Pedestrian LOS at traffic signals (Transportation Conference)

Christchurch City Council commissioned an investigation into ways of improving pedestrian level of service (LOS) at traffic signals in the central city. In 2009, Gehl Architects prepared a study entitled Public Space Public Life (2010) that considered how people use public spaces and streets in central Christchurch. This precedent study resulted in Christchurch City Council's adoption of A City for People Action Plan (2010), which includes 66 related actions based on the recommendations in the study.


The paper covers Stage 1 of the investigation that addresses some of those actions, which involved developing a methodology to measure existing LOS for each signalised pedestrian crossing in the study area, allocating a LOS score to each signalised pedestrian crossing, and identifying tools for improving pedestrian LOS. There were 32 signalised intersections within the study area, equating to 110 signalised pedestrian crossings under consideration. The improvements considered for the project were restricted to changing traffic signal operations and adjusting signal hardware.

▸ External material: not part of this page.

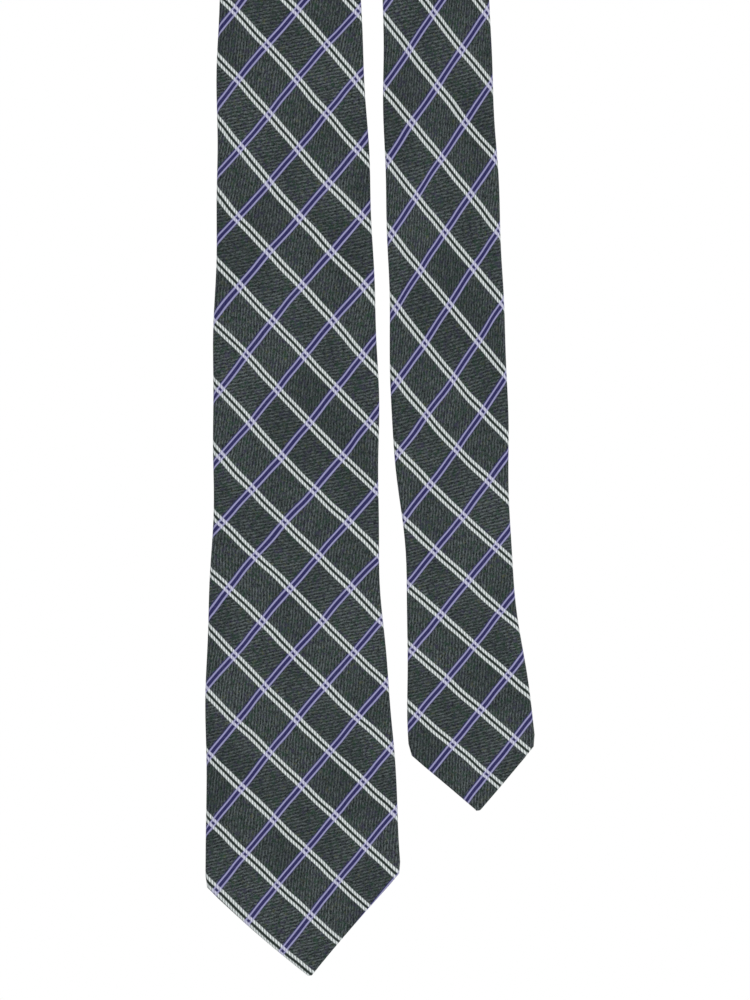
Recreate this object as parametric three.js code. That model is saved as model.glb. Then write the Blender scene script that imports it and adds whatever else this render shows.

We are not aware of a methodology measuring LOS for pedestrians at traffic signals that goes beyond delay. This is the new aspect stemming from our work.

Several methods were investigated to improve the existing pedestrian LOS. Testing of these methods indicated that the largest improvement to LOS would be gained through the reduction of the cycle time.

Since the paper was submitted, Stage 2 of the project has been undertaken. This included a detailed proposal for each signalised crossing and modelling of the effects in Paramics. The presentation reports the predicted results; whilst the average LOS for pedestrian increases from LOS D to LOS C, the overall network performance for motorists remains fairly unchanged. A fantastic result!

The methodology is easily transferable to areas outside of the central city, and is applicable to other cities. Another major city has already expressed an interest in applying the methodology. The underlying hypothesis of this project is that improving the pedestrian level of service of the central city will increase prosperity.